I-League winning coach Khalid Jamil was on Wednesday unveiled as the new coach of East Bengal, with reports of his contract being worth Rs 1.25 crore (about $200,000) in yearly wages making him among the highest-earning Indian coaches in domestic football.
Jamil, who guided Aizawl FC to the first national league crown for a team from the north-east, goes to Kolkata for the first time as player and coach. And while it would have been normal for him to have moved to a bigger club had the disruption of the Indian Super League (ISL) and its possible elevation to the top division of Indian football not happened, his decision to join one of the big Kolkata clubs comes at a time when the future of the I-League itself seems uncertain.
It is quite possible that some ISL clubs too approached Jamil to secure his services soon after Aizawl's fairy-tale run to the I-League title. But on the whole the ISL has not been open to fielding an Indian as the top person in management just yet.
Right from the first season, it has been common to see the likes of Vivek Nagul, Raman Vijayan and Syed Sabir Pasha -- all with some coaching experience within Indian football -- sit in dugouts of ISL teams alongside more illustrious names. This coming season will also see an Indian coach as accomplished as Derrick Pereira assist Spain's Sergio Lobera Rodriguez at FC Goa. In a world where marquee names are secondary to pure expertise as coach, a lot of these roles could have been inverted, but that wouldn't have made sense under the ISL's business model -- especially in the league's first few seasons.
It is a shame because the I-League, as well as the National Football League as it used to be called, has seen some interesting battles between Indian and foreign coaches. From 1996 to 2008, several coaches boasting of impressive resumes pitted their wits against Indian coaches, but were unable to win the top prize in Indian football. That sequence was finally broken by the underrated Zoran Djordjevic of Churchill Brothers in 2009 and then only matched by Karim Bencherifa with Salgaocar, before Ashley Westwood picked up two titles with Bengaluru FC.

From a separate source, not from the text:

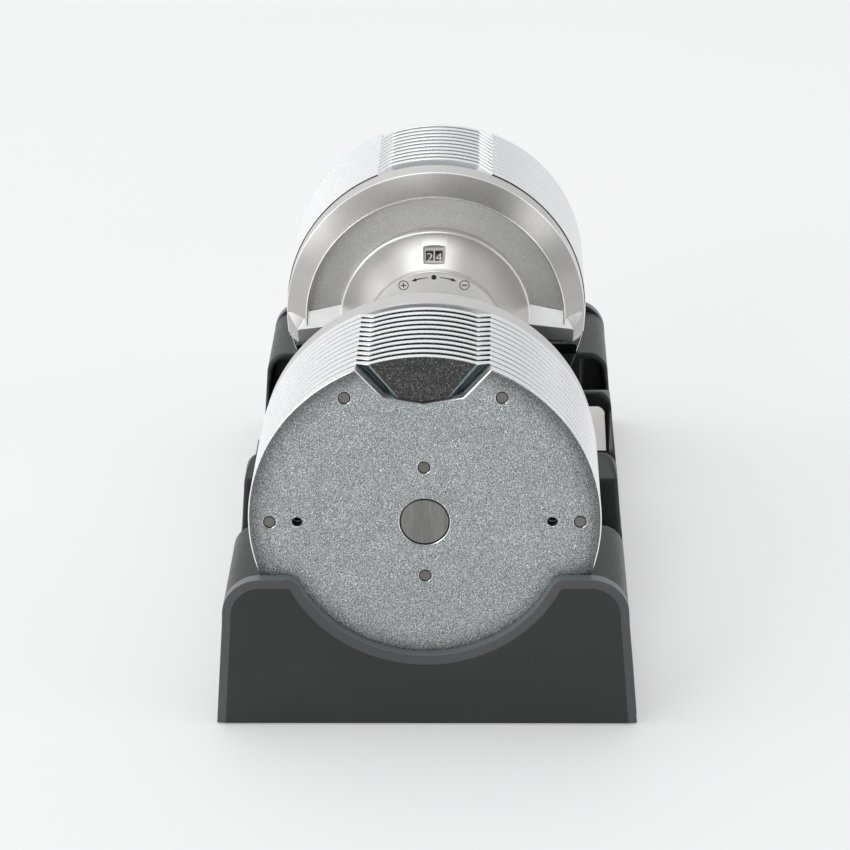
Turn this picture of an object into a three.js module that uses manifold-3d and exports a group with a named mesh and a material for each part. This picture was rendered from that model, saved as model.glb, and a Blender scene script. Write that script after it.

Had ISL franchises taken a punt with Indian coaches it would have made for a fascinating comparison between the football philosophies at home and abroad. With the ISL set to have longer seasons, perhaps the franchises will be open to employing Indians in the role of the head coach in the future.
For now though, it will be interesting to see how Jamil -- with his proven ability to work wonders with low-budget teams -- adapts to the heady cocktail of East Bengal's history, the club's inherent glamour, expectations of a hysterical fan base and the fickle nature of Kolkata club officials that his new two-year appointment promises to serve up in the coming season.
Irrespective of which division they end up playing in, the East Bengal dugout will be a place of great interest when the domestic season begins. And let's not forget that technically Jamil's job begins with the defence of the Calcutta Football League over the monsoon.